:: Entries provided ::

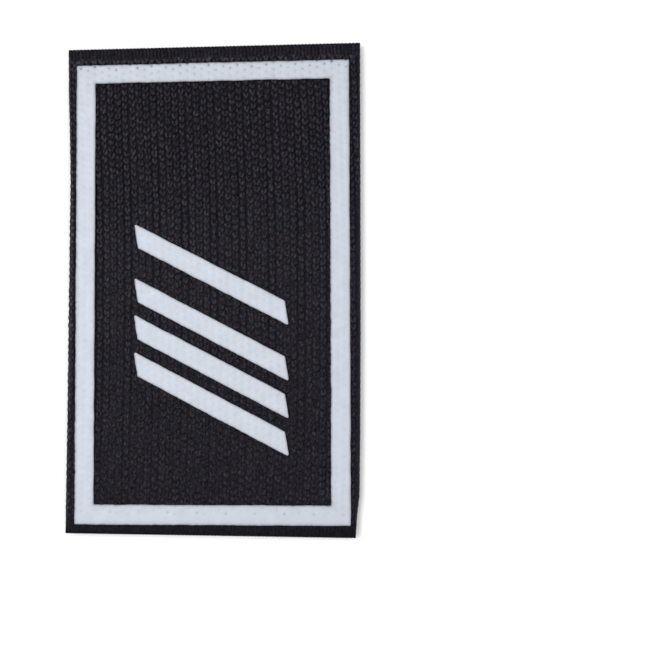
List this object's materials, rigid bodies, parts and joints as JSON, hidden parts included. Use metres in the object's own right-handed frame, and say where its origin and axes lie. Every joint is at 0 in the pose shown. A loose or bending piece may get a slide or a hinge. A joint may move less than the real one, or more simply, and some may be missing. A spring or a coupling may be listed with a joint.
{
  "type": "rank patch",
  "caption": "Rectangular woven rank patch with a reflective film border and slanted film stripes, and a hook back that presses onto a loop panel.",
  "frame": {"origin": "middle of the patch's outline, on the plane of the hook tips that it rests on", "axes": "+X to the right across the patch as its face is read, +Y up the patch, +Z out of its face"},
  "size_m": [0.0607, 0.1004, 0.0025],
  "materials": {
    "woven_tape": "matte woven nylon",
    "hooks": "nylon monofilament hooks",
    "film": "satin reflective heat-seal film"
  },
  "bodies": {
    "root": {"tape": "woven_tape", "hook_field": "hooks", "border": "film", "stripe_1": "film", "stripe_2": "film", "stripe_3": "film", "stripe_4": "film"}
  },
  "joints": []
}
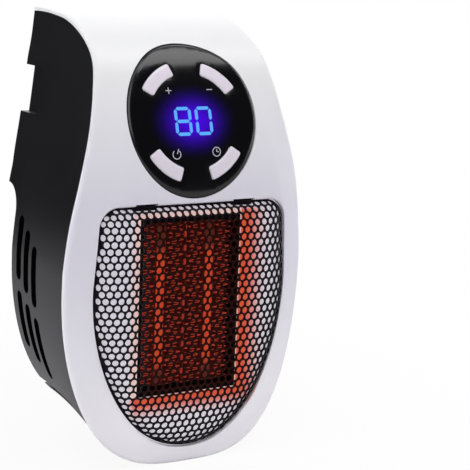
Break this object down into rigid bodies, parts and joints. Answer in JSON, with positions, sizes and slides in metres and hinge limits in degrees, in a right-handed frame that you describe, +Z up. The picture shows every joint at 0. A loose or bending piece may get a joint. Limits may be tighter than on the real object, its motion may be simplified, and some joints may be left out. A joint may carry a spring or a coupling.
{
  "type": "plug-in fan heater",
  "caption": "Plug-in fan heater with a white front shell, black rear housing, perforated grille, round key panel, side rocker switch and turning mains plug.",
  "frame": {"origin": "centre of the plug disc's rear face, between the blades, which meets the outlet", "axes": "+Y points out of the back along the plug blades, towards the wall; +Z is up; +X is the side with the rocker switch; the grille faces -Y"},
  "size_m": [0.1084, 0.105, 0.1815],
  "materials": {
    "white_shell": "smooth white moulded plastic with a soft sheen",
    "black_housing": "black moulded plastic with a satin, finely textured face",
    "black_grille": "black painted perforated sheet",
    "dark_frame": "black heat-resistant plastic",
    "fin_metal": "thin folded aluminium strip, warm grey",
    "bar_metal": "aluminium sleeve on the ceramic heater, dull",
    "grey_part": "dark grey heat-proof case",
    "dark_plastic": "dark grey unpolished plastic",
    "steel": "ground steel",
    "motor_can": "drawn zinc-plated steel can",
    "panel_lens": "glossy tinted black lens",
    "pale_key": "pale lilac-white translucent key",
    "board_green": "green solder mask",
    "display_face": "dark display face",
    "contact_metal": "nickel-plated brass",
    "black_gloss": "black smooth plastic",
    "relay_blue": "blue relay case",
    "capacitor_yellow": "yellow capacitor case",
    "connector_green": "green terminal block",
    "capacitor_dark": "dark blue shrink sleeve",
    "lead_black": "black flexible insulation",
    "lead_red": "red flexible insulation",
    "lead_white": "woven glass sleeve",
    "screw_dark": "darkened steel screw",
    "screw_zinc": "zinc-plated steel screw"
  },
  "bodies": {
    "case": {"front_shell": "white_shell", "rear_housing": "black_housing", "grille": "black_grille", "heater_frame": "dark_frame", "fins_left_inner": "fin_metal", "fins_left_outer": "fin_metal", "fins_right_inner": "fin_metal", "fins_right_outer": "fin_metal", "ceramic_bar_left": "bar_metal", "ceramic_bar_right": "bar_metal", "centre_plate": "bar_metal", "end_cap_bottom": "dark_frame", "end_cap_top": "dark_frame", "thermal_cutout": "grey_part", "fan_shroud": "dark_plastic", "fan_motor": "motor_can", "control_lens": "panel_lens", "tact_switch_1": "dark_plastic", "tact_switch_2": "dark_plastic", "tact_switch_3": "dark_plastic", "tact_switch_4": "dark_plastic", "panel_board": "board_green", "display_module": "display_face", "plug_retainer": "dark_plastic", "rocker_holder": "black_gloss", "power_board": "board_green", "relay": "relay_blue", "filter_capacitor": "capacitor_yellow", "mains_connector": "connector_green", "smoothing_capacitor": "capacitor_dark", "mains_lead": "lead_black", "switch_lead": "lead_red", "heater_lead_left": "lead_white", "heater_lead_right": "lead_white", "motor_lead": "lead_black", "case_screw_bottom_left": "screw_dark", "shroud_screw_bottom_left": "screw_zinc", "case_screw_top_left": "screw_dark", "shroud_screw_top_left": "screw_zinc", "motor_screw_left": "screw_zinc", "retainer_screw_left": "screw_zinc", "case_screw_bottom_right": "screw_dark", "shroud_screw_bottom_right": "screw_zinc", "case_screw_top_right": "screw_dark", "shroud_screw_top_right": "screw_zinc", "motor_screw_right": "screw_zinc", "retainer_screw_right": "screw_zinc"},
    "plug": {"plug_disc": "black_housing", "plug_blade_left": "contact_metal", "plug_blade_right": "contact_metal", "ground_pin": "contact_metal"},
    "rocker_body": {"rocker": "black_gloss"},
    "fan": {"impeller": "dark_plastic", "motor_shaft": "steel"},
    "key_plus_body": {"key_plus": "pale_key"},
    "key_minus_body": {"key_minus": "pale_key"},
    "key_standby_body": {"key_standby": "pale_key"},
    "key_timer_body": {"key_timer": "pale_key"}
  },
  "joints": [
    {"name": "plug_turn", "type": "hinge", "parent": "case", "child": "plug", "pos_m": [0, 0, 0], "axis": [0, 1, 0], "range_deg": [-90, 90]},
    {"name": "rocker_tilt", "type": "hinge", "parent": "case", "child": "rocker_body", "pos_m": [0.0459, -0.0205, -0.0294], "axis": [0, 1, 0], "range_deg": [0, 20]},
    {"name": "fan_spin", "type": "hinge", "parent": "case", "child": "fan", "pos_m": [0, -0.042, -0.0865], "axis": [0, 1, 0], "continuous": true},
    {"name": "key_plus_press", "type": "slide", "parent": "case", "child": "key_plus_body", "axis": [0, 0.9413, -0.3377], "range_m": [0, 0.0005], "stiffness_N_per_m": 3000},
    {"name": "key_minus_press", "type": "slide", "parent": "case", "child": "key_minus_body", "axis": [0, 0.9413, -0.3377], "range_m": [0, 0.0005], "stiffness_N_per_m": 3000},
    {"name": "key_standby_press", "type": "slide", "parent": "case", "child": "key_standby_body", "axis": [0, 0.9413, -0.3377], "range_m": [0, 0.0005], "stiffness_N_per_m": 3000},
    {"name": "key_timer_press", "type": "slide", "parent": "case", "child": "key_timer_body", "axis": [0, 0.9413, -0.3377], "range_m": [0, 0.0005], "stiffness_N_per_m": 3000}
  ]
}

:::

**Task prompt:**
Write out the entries above word for word.

**In response:**
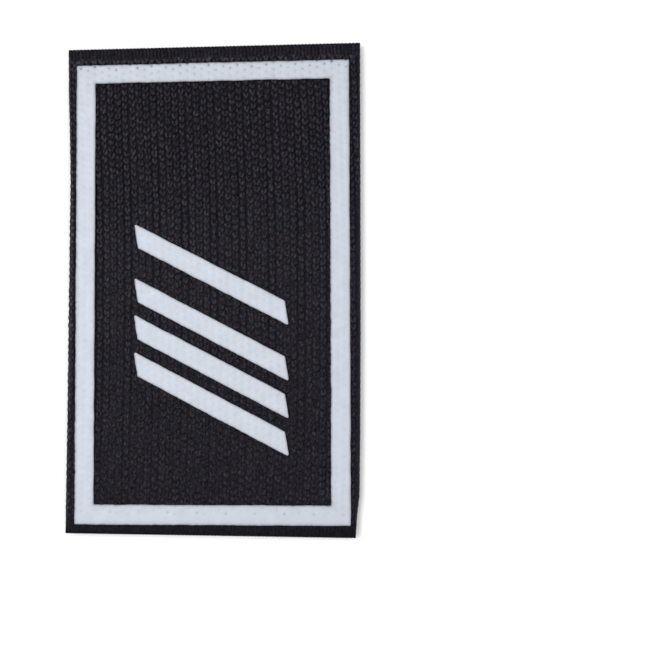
List this object's materials, rigid bodies, parts and joints as JSON, hidden parts included. Use metres in the object's own right-handed frame, and say where its origin and axes lie. Every joint is at 0 in the pose shown. A loose or bending piece may get a slide or a hinge. A joint may move less than the real one, or more simply, and some may be missing. A spring or a coupling may be listed with a joint.
{
  "type": "rank patch",
  "caption": "Rectangular woven rank patch with a reflective film border and slanted film stripes, and a hook back that presses onto a loop panel.",
  "frame": {"origin": "middle of the patch's outline, on the plane of the hook tips that it rests on", "axes": "+X to the right across the patch as its face is read, +Y up the patch, +Z out of its face"},
  "size_m": [0.0607, 0.1004, 0.0025],
  "materials": {
    "woven_tape": "matte woven nylon",
    "hooks": "nylon monofilament hooks",
    "film": "satin reflective heat-seal film"
  },
  "bodies": {
    "root": {"tape": "woven_tape", "hook_field": "hooks", "border": "film", "stripe_1": "film", "stripe_2": "film", "stripe_3": "film", "stripe_4": "film"}
  },
  "joints": []
}
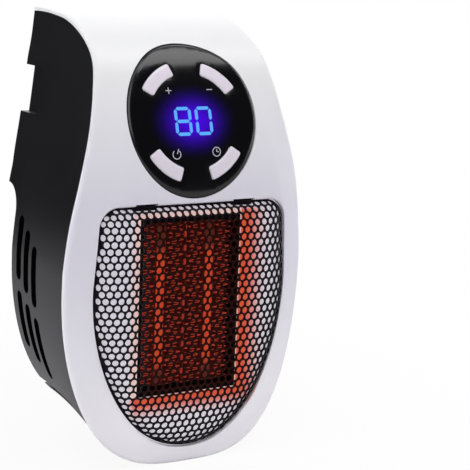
Break this object down into rigid bodies, parts and joints. Answer in JSON, with positions, sizes and slides in metres and hinge limits in degrees, in a right-handed frame that you describe, +Z up. The picture shows every joint at 0. A loose or bending piece may get a joint. Limits may be tighter than on the real object, its motion may be simplified, and some joints may be left out. A joint may carry a spring or a coupling.
{
  "type": "plug-in fan heater",
  "caption": "Plug-in fan heater with a white front shell, black rear housing, perforated grille, round key panel, side rocker switch and turning mains plug.",
  "frame": {"origin": "centre of the plug disc's rear face, between the blades, which meets the outlet", "axes": "+Y points out of the back along the plug blades, towards the wall; +Z is up; +X is the side with the rocker switch; the grille faces -Y"},
  "size_m": [0.1084, 0.105, 0.1815],
  "materials": {
    "white_shell": "smooth white moulded plastic with a soft sheen",
    "black_housing": "black moulded plastic with a satin, finely textured face",
    "black_grille": "black painted perforated sheet",
    "dark_frame": "black heat-resistant plastic",
    "fin_metal": "thin folded aluminium strip, warm grey",
    "bar_metal": "aluminium sleeve on the ceramic heater, dull",
    "grey_part": "dark grey heat-proof case",
    "dark_plastic": "dark grey unpolished plastic",
    "steel": "ground steel",
    "motor_can": "drawn zinc-plated steel can",
    "panel_lens": "glossy tinted black lens",
    "pale_key": "pale lilac-white translucent key",
    "board_green": "green solder mask",
    "display_face": "dark display face",
    "contact_metal": "nickel-plated brass",
    "black_gloss": "black smooth plastic",
    "relay_blue": "blue relay case",
    "capacitor_yellow": "yellow capacitor case",
    "connector_green": "green terminal block",
    "capacitor_dark": "dark blue shrink sleeve",
    "lead_black": "black flexible insulation",
    "lead_red": "red flexible insulation",
    "lead_white": "woven glass sleeve",
    "screw_dark": "darkened steel screw",
    "screw_zinc": "zinc-plated steel screw"
  },
  "bodies": {
    "case": {"front_shell": "white_shell", "rear_housing": "black_housing", "grille": "black_grille", "heater_frame": "dark_frame", "fins_left_inner": "fin_metal", "fins_left_outer": "fin_metal", "fins_right_inner": "fin_metal", "fins_right_outer": "fin_metal", "ceramic_bar_left": "bar_metal", "ceramic_bar_right": "bar_metal", "centre_plate": "bar_metal", "end_cap_bottom": "dark_frame", "end_cap_top": "dark_frame", "thermal_cutout": "grey_part", "fan_shroud": "dark_plastic", "fan_motor": "motor_can", "control_lens": "panel_lens", "tact_switch_1": "dark_plastic", "tact_switch_2": "dark_plastic", "tact_switch_3": "dark_plastic", "tact_switch_4": "dark_plastic", "panel_board": "board_green", "display_module": "display_face", "plug_retainer": "dark_plastic", "rocker_holder": "black_gloss", "power_board": "board_green", "relay": "relay_blue", "filter_capacitor": "capacitor_yellow", "mains_connector": "connector_green", "smoothing_capacitor": "capacitor_dark", "mains_lead": "lead_black", "switch_lead": "lead_red", "heater_lead_left": "lead_white", "heater_lead_right": "lead_white", "motor_lead": "lead_black", "case_screw_bottom_left": "screw_dark", "shroud_screw_bottom_left": "screw_zinc", "case_screw_top_left": "screw_dark", "shroud_screw_top_left": "screw_zinc", "motor_screw_left": "screw_zinc", "retainer_screw_left": "screw_zinc", "case_screw_bottom_right": "screw_dark", "shroud_screw_bottom_right": "screw_zinc", "case_screw_top_right": "screw_dark", "shroud_screw_top_right": "screw_zinc", "motor_screw_right": "screw_zinc", "retainer_screw_right": "screw_zinc"},
    "plug": {"plug_disc": "black_housing", "plug_blade_left": "contact_metal", "plug_blade_right": "contact_metal", "ground_pin": "contact_metal"},
    "rocker_body": {"rocker": "black_gloss"},
    "fan": {"impeller": "dark_plastic", "motor_shaft": "steel"},
    "key_plus_body": {"key_plus": "pale_key"},
    "key_minus_body": {"key_minus": "pale_key"},
    "key_standby_body": {"key_standby": "pale_key"},
    "key_timer_body": {"key_timer": "pale_key"}
  },
  "joints": [
    {"name": "plug_turn", "type": "hinge", "parent": "case", "child": "plug", "pos_m": [0, 0, 0], "axis": [0, 1, 0], "range_deg": [-90, 90]},
    {"name": "rocker_tilt", "type": "hinge", "parent": "case", "child": "rocker_body", "pos_m": [0.0459, -0.0205, -0.0294], "axis": [0, 1, 0], "range_deg": [0, 20]},
    {"name": "fan_spin", "type": "hinge", "parent": "case", "child": "fan", "pos_m": [0, -0.042, -0.0865], "axis": [0, 1, 0], "continuous": true},
    {"name": "key_plus_press", "type": "slide", "parent": "case", "child": "key_plus_body", "axis": [0, 0.9413, -0.3377], "range_m": [0, 0.0005], "stiffness_N_per_m": 3000},
    {"name": "key_minus_press", "type": "slide", "parent": "case", "child": "key_minus_body", "axis": [0, 0.9413, -0.3377], "range_m": [0, 0.0005], "stiffness_N_per_m": 3000},
    {"name": "key_standby_press", "type": "slide", "parent": "case", "child": "key_standby_body", "axis": [0, 0.9413, -0.3377], "range_m": [0, 0.0005], "stiffness_N_per_m": 3000},
    {"name": "key_timer_press", "type": "slide", "parent": "case", "child": "key_timer_body", "axis": [0, 0.9413, -0.3377], "range_m": [0, 0.0005], "stiffness_N_per_m": 3000}
  ]
}